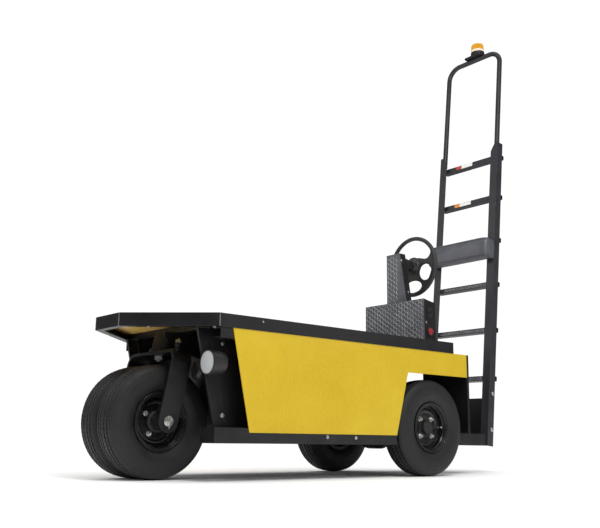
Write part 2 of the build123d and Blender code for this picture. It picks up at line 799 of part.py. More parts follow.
# Beacon, on a bracket saddled on the hoop's top tube
hoop_crest = hoop_start + lean_axis * hoop_rise
seat = hoop_crest + Vector(0, beacon_side, hoop_tube / 2)
with BuildPart() as beacon_base:
    with BuildSketch(Plane.XY.offset(seat.Z - beacon_saddle)):
        with Locations((seat.X, beacon_plate_side)):
            RectangleRounded(2 * beacon_foot_radius, 2 * beacon_plate_half, beacon_foot_radius / 3)
    extrude(amount=beacon_saddle + beacon_plate_sheet)
    add(turned([
        (0, 0), (0, beacon_foot_radius), (beacon_base_height * 0.6, beacon_foot_radius),
        (beacon_base_height, beacon_radius), (beacon_base_height, 0),
    ], seat, (0, 0, 1)))
    with BuildSketch(Plane(origin=hoop_crest, x_dir=(1, 0, 0), z_dir=(0, -1, 0))):
        Circle(hoop_tube / 2)
    extrude(amount=beacon_side + beacon_plate_half * 2, both=True, mode=Mode.SUBTRACT)
save(beacon_base, "beacon_base")

with BuildPart() as beacon_lens:
    add(turned([
        (0, 0), (0, beacon_radius), (beacon_lens_height * 0.8, beacon_radius * 0.96),
        (beacon_lens_height, beacon_radius * 0.78), (beacon_lens_height, 0),
    ], seat + Vector(0, 0, beacon_base_height), (0, 0, 1)))
save(beacon_lens, "beacon_lens")

# Console: a tread plate front with a narrow tower, a folded box behind it, and the column
tower_half = tower_width / 2
console_half = console_width / 2
with BuildPart() as console_plate:
    with BuildSketch(Plane(origin=(at(console_front), 0, 0), x_dir=(0, 1, 0), z_dir=(1, 0, 0))):
        with BuildLine():
            Polyline(
                (-console_half, board_top), (-console_half, console_height), (-tower_half, console_height),
                (-tower_half, tower_height), (tower_half, tower_height), (tower_half, console_height),
                (console_half, console_height), (console_half, board_top), close=True)
        make_face()
    extrude(amount=-console_sheet)
    for side in (left, right):
        with BuildSketch(Plane(origin=(0, side * tower_half, 0), x_dir=(1, 0, 0), z_dir=(0, -1, 0))):
            with BuildLine():
                plate_back = console_front - console_sheet
                Polyline((at(plate_back), console_height), (at(plate_back), tower_height),
                         (at(plate_back - wedge_foot_depth), console_height), close=True)
            make_face()
        extrude(amount=side * console_sheet)
save(console_plate, "console_plate")

# The box stands on the board and over the band's upper edge, and hangs behind the deck.
with BuildPart() as console_box:
    for half, inset, mode in ((console_half, 0, Mode.ADD), (console_half - console_sheet, console_sheet, Mode.SUBTRACT)):
        seat = board_top - inset
        extrude(side_view([
            (plate_back, seat), (plate_back, console_height - inset),
            (console_rear + inset, console_height - console_side_slope - inset),
            (console_rear + inset, deck_bottom - inset), (deck_rear, deck_bottom - inset),
            (deck_rear, deck_top - inset), (deck_rear + band_sheet, deck_top - inset), (deck_rear + band_sheet, seat),
        ]), amount=half, both=True, mode=mode)
save(console_box, "console_box")

# Tower cover: a slanted channel behind the tread plate's wedge, carrying the column
foot_back = plate_back - wedge_foot_depth
with BuildPart() as tower_cover:
    for half, inset, mode in ((tower_half, 0, Mode.ADD), (tower_half - console_sheet, console_sheet, Mode.SUBTRACT)):
        extrude(side_view([
            (plate_back, tower_height - inset), (foot_back, console_height),
            (foot_back - cover_depth + inset, console_height), (plate_back - cover_depth + inset, tower_height - inset),
        ]), amount=half, both=True, mode=mode)
save(tower_cover, "tower_cover")

wheel_height = tower_height - wheel_drop
cover_lean = wedge_foot_depth / (tower_height - console_height)
shroud_end = plate_back - cover_depth - (tower_height - wheel_height) * cover_lean + shroud_radius * cover_lean
column_start = wheel_station + wheel_hub_depth
with BuildPart() as column_shroud:
    add(turned([
        (0, 0), (0, column_radius), (shroud_end - column_start, shroud_radius), (shroud_end - column_start, 0),
    ], (at(column_start), 0, wheel_height), (1, 0, 0)))
    extrude(side_view([
        (plate_back - cover_depth, tower_height), (foot_back - cover_depth, console_height),
        (console_front, console_height), (console_front, tower_height),
    ]), amount=2 * shroud_radius, both=True, mode=Mode.SUBTRACT)
save(column_shroud, "column_shroud")

# Steering wheel: a round grip, a hub pad and four spokes that flare into the grip
wheel_plane = Plane(origin=(at(wheel_station), 0, wheel_height), x_dir=(0, 1, 0), z_dir=(1, 0, 0))
grip_centre = wheel_radius - wheel_grip
grip_inside = grip_centre - wheel_grip
with BuildPart() as steering_wheel:
    with BuildSketch(Plane(origin=(at(wheel_station), 0, wheel_height), x_dir=(0, 1, 0), z_dir=(0, 0, 1))):
        with Locations((grip_centre, 0)):
            RegularPolygon(wheel_grip, 10)
    revolve(axis=Axis((at(wheel_station), 0, wheel_height), (1, 0, 0)))
    with BuildSketch(wheel_plane.offset(-spoke_sheet / 2)):
        Circle(grip_centre)
        with Locations((side_hole_across, -side_hole_drop), (-side_hole_across, -side_hole_drop)):
            Ellipse(*side_hole, mode=Mode.SUBTRACT)
        with Locations((0, -low_hole_drop)):
            Ellipse(*low_hole, mode=Mode.SUBTRACT)
        with BuildLine():
            upper = [*spoke_edge, *[(-y, z) for y, z in reversed(spoke_edge)]]
            Polyline(*upper)
            ThreePointArc(upper[0], (0, grip_inside), upper[-1])
        make_face(mode=Mode.SUBTRACT)
    extrude(amount=spoke_sheet)
    with BuildSketch(wheel_plane.offset(-wheel_hub_depth / 2)):
        Circle(wheel_hub_radius)
    extrude(amount=1.5 * wheel_hub_depth - face_gap)
save(steering_wheel, "steering_wheel")

with BuildPart() as stop_button:
    with BuildSketch(Plane(origin=(at((plate_back + console_rear) / 2), console_half, console_height - stop_button_drop),
                           x_dir=(-1, 0, 0), z_dir=(0, 1, 0))):
        Circle(stop_button_radius)
    extrude(amount=stop_button_height)
save(stop_button, "stop_button")

# Headlamp: a deep round housing on the left post, with its lens, and the horn beside it
lamp_station, lamp_side = wheel_base - lamp_setback, body_half - lamp_inset
horn_station, horn_side = wheel_base - horn_setback, post_side - horn_inset
lamp_face = (at(lamp_station), lamp_side, lamp_height)
with BuildPart() as headlamp_housing:
    add(turned([
        (-lamp_depth, 0), (-lamp_depth, lamp_bezel_radius * 0.84), (-lamp_depth * 0.7, lamp_bezel_radius * 0.94),
        (-lamp_rim, lamp_bezel_radius * 0.94), (-lamp_rim, lamp_bezel_radius), (0, lamp_bezel_radius),
        (0, lamp_lens_radius), (-lens_seat, lamp_lens_radius), (-lens_seat, 0),
    ], lamp_face, (1, 0, 0)))
    with BuildSketch(Plane.XY.offset(lamp_height - lamp_pad / 2)):
        with Locations((at(lamp_station - lamp_depth * 0.59), (post_side + lamp_side) / 2)):
            Rectangle(lamp_pad, lamp_side - post_side)
    extrude(amount=lamp_pad)
save(headlamp_housing, "headlamp_housing")

with BuildPart() as headlamp_lens:
    add(turned([
        (-lens_seat, 0), (-lens_seat, lamp_lens_radius), (0, lamp_lens_radius), (lens_crown * 0.7, lamp_lens_radius * 0.6),
        (lens_crown, 0),
    ], lamp_face, (1, 0, 0)))
save(headlamp_lens, "headlamp_lens")

with BuildPart() as horn:
    add(turned([
        (-horn_depth, 0), (-horn_depth, horn_radius * 0.6), (-horn_depth * 0.5, horn_radius),
        (-horn_depth * 0.2, horn_radius), (0, horn_radius * 0.7), (0, 0),
    ], (at(horn_station), horn_side, horn_height), (1, 0, 0)))
    horn_reach = post_side - post_flange - horn_side
    with BuildSketch(Plane.XY.offset(horn_height - horn_strap / 2)):
        with Locations((at(post_front(horn_height) - post_sheet / 2), horn_side + horn_reach / 2)):
            Rectangle(post_sheet, horn_reach)
    extrude(amount=horn_strap)
save(horn, "horn")
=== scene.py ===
# %% [markdown]
# # A stand-up burden carrier, finished in Blender
#
# The vehicle comes in as a packed set of solid pieces: fork, wheels, deck, console, ladder.
# They have the right size and place. What they lack is everything that makes metal look like
# metal and rubber like rubber: tread, nuts, padded vinyl, grit, ribs in a lens, a soft edge.
# This notebook adds that, one piece at a time. New shapes are surfaces worked out with numpy.

import bmesh
import bpy
import numpy as np
from mathutils import Matrix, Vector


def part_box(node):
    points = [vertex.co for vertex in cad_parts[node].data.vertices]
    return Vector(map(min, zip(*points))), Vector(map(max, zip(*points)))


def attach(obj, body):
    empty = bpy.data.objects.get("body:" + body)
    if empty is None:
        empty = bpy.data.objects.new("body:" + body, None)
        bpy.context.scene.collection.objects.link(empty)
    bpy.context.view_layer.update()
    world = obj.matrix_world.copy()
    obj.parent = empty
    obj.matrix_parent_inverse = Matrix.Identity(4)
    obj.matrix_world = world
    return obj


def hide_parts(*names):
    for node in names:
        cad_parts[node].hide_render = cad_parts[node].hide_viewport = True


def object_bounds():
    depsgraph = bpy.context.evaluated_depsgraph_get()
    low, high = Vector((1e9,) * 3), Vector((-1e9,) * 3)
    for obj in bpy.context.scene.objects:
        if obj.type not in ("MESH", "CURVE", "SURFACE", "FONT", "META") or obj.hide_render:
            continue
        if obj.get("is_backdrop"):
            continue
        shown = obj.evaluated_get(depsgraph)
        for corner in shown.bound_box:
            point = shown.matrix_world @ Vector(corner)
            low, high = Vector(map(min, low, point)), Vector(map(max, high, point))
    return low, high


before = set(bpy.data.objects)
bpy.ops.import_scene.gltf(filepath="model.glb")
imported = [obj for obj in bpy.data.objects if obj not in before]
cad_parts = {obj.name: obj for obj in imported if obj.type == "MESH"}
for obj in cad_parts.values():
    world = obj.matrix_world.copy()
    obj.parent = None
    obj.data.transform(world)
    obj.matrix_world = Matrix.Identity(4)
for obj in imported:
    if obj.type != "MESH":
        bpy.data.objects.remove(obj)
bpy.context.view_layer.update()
mm = 0.001
print("pieces in the frame:", len(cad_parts))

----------

Goal of the exercise: Emit only the lines from the one containing "with BuildSketch(Plane.XY.offset(horn_height - horn_strap" through the one containing "points = [vertex.co", copied exactly.

Response to this task:
    with BuildSketch(Plane.XY.offset(horn_height - horn_strap / 2)):
        with Locations((at(post_front(horn_height) - post_sheet / 2), horn_side + horn_reach / 2)):
            Rectangle(post_sheet, horn_reach)
    extrude(amount=horn_strap)
save(horn, "horn")
=== scene.py ===
# %% [markdown]
# # A stand-up burden carrier, finished in Blender
#
# The vehicle comes in as a packed set of solid pieces: fork, wheels, deck, console, ladder.
# They have the right size and place. What they lack is everything that makes metal look like
# metal and rubber like rubber: tread, nuts, padded vinyl, grit, ribs in a lens, a soft edge.
# This notebook adds that, one piece at a time. New shapes are surfaces worked out with numpy.

import bmesh
import bpy
import numpy as np
from mathutils import Matrix, Vector


def part_box(node):
    points = [vertex.co for vertex in cad_parts[node].data.vertices]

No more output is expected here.